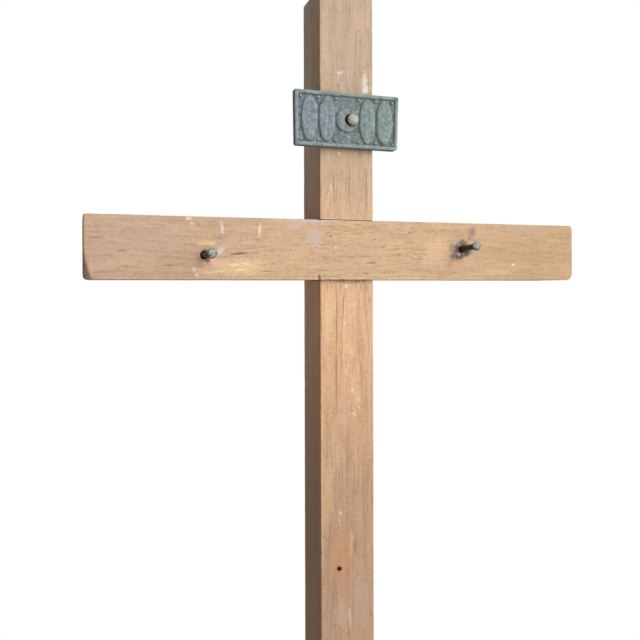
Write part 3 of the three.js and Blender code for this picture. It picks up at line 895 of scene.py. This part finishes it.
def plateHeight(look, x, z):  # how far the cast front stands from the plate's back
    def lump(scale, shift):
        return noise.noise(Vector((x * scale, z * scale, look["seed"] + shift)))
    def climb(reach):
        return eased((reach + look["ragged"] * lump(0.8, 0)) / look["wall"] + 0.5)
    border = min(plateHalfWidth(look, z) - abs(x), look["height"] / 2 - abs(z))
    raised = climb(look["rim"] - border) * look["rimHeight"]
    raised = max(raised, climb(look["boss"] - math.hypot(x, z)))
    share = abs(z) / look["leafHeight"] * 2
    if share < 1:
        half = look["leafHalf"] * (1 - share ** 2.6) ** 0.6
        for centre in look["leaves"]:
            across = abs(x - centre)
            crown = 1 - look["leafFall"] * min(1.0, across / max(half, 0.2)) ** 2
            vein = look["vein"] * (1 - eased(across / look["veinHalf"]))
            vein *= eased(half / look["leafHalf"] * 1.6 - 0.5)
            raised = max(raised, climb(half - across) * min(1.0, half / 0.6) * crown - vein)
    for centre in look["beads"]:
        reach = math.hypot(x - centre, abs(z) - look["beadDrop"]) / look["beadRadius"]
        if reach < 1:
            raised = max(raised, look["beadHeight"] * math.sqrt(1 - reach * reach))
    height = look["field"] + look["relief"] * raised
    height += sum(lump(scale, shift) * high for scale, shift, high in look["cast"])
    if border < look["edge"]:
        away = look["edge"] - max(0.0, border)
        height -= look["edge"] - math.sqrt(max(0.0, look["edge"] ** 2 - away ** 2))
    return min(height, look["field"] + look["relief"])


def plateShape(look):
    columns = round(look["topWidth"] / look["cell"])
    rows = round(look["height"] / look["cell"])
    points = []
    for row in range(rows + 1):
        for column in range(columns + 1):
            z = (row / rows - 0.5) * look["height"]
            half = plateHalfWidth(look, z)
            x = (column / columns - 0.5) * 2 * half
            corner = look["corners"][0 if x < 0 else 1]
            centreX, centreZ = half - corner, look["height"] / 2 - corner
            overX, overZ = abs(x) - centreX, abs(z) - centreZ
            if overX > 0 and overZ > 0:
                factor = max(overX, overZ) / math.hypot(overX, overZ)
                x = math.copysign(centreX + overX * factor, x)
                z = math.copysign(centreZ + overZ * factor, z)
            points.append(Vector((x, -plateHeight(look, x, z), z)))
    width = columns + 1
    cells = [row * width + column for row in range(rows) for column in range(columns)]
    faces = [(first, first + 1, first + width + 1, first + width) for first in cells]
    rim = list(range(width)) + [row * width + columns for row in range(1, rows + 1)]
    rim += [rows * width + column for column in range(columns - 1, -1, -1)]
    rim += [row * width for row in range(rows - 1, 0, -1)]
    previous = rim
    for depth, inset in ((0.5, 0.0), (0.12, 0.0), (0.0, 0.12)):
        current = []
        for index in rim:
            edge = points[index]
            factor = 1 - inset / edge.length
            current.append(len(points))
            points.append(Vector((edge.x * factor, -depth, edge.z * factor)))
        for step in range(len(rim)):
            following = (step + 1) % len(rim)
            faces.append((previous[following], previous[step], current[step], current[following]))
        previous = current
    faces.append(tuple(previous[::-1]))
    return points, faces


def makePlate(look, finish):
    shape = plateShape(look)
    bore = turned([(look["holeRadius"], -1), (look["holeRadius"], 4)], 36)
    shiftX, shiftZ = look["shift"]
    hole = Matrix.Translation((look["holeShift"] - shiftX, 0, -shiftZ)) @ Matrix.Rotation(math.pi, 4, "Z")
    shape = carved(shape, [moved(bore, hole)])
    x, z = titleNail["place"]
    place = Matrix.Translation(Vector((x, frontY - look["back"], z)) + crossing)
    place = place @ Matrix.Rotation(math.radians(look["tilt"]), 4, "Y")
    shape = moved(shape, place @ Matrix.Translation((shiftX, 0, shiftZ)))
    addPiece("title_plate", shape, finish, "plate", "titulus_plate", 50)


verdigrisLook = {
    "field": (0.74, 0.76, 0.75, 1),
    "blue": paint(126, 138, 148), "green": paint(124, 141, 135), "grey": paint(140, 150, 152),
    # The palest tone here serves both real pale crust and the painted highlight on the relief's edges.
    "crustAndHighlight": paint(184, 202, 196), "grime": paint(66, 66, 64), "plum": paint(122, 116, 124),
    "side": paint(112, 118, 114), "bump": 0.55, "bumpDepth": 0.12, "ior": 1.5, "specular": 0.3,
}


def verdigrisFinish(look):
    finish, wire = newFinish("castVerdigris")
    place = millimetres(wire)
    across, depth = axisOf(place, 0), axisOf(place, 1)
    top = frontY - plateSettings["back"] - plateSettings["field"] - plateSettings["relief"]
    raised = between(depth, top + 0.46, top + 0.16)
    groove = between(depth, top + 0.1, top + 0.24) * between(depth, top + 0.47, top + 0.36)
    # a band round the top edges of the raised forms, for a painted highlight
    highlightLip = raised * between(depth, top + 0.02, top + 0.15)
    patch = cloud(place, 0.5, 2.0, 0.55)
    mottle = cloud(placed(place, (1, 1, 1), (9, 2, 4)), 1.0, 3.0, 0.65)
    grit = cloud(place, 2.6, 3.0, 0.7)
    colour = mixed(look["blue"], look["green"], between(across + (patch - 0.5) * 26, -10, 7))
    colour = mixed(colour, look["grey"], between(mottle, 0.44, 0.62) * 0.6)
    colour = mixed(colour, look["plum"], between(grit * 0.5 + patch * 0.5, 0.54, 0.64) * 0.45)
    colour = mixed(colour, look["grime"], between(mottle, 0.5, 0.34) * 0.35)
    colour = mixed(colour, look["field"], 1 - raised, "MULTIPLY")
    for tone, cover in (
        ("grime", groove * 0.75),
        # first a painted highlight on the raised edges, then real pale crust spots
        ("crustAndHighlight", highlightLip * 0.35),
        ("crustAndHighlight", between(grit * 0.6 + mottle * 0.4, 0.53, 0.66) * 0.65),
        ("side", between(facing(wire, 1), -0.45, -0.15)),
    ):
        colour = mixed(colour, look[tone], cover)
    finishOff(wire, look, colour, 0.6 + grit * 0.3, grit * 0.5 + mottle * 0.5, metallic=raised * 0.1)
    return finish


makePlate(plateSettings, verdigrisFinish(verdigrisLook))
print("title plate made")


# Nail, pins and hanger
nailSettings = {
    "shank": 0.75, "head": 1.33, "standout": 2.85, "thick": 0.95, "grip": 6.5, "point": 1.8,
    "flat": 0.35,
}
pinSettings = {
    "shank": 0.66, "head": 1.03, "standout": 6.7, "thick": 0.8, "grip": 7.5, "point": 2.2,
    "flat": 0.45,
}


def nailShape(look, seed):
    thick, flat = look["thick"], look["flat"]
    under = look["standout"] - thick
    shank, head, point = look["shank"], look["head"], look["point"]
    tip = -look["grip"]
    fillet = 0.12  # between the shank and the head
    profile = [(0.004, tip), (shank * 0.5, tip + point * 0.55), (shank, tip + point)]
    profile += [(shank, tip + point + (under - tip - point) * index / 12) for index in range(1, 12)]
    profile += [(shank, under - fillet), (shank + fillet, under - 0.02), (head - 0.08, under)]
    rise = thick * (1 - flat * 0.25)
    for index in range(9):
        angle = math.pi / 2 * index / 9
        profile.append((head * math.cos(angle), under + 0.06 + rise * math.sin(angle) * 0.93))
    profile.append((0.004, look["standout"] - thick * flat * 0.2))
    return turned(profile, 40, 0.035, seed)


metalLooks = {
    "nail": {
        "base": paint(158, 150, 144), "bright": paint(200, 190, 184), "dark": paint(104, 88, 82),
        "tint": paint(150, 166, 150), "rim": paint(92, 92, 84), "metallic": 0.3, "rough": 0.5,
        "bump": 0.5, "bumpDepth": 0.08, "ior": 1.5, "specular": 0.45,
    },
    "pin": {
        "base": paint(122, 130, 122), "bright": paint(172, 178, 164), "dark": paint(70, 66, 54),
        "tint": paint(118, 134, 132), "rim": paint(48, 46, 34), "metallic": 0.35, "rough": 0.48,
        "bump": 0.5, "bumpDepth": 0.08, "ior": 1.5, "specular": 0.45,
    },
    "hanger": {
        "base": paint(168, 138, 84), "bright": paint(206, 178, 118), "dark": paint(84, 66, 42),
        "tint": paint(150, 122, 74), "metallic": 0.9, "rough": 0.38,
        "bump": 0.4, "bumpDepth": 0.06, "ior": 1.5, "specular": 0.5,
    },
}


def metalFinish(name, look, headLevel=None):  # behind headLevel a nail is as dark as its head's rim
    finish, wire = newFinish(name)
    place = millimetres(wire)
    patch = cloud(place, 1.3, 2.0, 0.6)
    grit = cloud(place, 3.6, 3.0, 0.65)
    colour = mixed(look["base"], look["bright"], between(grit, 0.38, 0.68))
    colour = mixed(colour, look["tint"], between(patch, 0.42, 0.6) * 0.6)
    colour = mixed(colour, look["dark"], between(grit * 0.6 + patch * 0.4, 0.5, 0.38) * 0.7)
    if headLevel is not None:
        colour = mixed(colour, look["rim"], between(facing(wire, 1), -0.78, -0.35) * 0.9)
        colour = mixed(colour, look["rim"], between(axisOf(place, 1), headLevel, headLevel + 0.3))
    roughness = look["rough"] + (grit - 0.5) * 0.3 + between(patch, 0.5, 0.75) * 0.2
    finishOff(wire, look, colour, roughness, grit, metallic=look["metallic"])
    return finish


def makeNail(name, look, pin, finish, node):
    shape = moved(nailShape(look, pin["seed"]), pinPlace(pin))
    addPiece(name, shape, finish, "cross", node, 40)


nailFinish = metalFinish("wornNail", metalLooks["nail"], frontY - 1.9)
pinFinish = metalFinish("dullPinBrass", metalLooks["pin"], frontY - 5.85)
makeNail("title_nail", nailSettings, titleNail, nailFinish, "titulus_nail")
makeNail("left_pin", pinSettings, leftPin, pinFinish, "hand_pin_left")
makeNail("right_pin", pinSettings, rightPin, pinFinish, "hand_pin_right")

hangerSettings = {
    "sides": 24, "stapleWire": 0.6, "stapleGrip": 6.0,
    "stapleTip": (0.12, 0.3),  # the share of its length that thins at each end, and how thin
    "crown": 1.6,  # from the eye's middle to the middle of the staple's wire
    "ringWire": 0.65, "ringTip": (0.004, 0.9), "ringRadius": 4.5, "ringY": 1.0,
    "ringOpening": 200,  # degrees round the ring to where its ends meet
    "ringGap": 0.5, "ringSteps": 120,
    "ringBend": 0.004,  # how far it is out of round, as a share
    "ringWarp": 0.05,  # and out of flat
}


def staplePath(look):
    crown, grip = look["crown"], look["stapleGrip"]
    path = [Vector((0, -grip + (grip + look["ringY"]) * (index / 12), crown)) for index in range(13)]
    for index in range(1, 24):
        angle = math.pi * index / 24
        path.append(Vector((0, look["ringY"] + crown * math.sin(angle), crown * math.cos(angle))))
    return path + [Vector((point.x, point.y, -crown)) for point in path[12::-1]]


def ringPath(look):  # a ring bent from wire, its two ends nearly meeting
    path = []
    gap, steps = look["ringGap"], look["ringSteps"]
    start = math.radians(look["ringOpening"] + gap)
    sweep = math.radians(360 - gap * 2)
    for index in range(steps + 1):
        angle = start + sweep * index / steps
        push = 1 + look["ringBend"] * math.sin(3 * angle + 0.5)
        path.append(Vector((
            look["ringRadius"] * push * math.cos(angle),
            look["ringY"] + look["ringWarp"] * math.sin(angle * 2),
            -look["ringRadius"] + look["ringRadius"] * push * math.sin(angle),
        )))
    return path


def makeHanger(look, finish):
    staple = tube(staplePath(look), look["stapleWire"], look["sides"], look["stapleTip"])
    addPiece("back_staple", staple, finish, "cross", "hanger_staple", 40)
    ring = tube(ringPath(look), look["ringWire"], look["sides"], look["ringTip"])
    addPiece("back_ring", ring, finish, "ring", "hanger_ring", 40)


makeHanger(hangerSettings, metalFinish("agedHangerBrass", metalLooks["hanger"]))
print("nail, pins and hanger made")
+ + +
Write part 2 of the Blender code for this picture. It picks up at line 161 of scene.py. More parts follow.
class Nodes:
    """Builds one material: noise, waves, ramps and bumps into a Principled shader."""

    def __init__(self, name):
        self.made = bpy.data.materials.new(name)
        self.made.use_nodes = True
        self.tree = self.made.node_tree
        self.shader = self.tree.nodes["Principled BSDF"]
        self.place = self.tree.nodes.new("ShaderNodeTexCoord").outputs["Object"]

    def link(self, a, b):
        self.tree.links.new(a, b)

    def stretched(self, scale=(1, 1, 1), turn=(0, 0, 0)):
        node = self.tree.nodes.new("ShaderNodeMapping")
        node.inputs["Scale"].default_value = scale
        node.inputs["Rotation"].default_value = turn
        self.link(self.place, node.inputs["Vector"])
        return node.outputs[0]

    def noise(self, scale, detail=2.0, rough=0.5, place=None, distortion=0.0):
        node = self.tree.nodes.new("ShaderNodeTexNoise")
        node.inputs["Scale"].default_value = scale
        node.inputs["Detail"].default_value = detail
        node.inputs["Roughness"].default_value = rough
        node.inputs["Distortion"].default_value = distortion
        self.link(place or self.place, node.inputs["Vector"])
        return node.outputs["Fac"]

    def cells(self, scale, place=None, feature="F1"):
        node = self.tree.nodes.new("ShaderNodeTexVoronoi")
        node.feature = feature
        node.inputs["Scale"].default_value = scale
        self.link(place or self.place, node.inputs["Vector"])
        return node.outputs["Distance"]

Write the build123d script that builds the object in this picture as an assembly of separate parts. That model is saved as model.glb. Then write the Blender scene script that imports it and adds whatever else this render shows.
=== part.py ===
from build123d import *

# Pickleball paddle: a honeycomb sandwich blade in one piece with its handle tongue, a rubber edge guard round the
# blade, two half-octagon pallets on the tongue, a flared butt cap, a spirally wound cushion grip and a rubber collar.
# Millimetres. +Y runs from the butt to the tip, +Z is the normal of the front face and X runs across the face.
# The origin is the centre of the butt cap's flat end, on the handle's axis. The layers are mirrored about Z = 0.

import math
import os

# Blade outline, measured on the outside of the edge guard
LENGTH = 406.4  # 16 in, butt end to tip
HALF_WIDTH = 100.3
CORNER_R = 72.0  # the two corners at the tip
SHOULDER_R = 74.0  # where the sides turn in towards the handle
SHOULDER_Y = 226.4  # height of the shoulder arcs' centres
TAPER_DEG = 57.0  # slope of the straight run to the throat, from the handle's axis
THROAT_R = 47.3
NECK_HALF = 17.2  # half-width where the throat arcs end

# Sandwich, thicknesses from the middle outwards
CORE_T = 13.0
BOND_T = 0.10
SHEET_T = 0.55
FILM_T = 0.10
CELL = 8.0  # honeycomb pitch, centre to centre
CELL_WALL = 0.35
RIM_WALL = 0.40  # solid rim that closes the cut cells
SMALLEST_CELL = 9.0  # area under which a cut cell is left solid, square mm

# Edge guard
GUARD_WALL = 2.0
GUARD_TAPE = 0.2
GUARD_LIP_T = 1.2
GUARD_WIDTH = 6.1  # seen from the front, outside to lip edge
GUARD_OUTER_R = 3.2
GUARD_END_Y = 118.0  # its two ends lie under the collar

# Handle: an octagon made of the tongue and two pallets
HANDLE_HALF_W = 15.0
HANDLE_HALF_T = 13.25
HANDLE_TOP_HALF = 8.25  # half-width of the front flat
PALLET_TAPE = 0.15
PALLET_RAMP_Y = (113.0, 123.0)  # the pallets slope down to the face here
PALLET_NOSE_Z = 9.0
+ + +
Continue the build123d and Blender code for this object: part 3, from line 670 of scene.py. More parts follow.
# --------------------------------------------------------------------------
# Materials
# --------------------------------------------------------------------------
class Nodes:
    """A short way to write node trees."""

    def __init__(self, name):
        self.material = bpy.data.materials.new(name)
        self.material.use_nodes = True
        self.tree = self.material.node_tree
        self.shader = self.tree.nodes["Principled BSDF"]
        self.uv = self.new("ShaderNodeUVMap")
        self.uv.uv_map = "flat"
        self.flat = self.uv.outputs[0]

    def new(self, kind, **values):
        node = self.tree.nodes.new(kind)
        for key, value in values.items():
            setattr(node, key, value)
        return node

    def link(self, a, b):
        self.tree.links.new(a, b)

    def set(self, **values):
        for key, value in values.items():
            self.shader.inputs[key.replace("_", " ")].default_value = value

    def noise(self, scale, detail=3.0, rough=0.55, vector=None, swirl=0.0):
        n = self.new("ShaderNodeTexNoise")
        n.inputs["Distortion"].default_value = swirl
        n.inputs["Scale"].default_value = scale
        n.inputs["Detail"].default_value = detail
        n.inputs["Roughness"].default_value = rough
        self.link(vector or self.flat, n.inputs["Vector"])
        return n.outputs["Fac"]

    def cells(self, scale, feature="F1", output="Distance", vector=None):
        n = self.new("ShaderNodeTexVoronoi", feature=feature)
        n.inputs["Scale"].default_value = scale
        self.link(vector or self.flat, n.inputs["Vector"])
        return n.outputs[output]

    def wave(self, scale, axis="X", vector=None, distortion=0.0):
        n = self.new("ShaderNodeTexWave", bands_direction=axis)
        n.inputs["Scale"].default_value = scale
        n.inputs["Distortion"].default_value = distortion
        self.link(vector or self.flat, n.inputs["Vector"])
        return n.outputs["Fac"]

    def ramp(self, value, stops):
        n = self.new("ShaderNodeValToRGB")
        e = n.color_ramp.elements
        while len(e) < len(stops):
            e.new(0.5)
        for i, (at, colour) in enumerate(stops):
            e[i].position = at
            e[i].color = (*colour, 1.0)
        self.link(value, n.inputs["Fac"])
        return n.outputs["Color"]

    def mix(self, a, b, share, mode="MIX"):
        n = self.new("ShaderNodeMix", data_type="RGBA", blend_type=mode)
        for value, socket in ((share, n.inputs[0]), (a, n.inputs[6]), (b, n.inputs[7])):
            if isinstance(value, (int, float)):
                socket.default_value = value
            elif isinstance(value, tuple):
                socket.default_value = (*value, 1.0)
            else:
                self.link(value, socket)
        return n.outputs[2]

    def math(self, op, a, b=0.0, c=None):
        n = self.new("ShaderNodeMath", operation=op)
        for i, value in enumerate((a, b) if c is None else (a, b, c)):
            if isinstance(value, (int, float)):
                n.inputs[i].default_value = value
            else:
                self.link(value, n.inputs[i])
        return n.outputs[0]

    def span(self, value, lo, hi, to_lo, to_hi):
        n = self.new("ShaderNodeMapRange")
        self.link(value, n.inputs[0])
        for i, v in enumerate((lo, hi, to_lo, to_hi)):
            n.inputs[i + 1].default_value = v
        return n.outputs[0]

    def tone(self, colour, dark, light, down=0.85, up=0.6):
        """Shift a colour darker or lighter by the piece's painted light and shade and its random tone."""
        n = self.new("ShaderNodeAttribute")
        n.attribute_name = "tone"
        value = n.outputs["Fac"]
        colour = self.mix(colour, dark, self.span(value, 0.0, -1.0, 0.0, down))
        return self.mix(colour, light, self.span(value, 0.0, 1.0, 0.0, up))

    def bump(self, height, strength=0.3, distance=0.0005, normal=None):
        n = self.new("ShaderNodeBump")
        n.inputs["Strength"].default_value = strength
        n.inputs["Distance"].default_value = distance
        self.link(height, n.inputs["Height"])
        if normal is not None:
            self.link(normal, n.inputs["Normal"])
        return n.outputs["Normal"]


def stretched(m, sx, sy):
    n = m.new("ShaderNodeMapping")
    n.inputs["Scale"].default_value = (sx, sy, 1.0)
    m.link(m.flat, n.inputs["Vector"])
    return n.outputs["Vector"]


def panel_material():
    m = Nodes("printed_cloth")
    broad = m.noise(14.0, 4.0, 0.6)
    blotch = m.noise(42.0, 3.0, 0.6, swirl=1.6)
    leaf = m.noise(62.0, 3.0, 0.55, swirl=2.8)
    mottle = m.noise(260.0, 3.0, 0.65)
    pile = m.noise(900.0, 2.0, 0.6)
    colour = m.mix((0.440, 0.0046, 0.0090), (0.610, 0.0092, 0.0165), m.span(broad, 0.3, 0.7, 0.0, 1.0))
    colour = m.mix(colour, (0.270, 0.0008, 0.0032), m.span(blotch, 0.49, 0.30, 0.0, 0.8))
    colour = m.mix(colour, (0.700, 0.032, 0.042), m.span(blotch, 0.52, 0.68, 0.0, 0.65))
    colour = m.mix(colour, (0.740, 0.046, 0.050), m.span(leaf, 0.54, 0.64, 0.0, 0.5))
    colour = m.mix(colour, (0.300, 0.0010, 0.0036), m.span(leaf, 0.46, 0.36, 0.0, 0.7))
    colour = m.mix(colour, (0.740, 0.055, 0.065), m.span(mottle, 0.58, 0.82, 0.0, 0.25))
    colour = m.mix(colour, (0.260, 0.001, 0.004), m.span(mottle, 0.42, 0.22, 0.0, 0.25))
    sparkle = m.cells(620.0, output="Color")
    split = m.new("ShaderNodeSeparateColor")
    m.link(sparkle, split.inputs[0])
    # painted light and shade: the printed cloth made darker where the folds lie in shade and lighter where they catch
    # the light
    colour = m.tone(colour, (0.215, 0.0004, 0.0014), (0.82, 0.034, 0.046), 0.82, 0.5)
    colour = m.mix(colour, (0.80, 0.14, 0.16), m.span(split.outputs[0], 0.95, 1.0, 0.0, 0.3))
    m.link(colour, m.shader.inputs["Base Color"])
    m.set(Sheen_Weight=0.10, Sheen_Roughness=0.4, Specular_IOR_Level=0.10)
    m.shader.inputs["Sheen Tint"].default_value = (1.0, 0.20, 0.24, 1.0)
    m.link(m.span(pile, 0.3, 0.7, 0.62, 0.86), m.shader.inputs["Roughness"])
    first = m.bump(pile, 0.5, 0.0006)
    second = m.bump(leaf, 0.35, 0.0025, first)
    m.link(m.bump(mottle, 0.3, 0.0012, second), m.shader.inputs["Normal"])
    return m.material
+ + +
**Task directions**
From the entries above, copy out every line where the string "picture" appears.

**Response for this exercise**
Write part 3 of the three.js and Blender code for this picture. It picks up at line 895 of scene.py. This part finishes it.
Write part 2 of the Blender code for this picture. It picks up at line 161 of scene.py. More parts follow.
Write the build123d script that builds the object in this picture as an assembly of separate parts. That model is saved as model.glb. Then write the Blender scene script that imports it and adds whatever else this render shows.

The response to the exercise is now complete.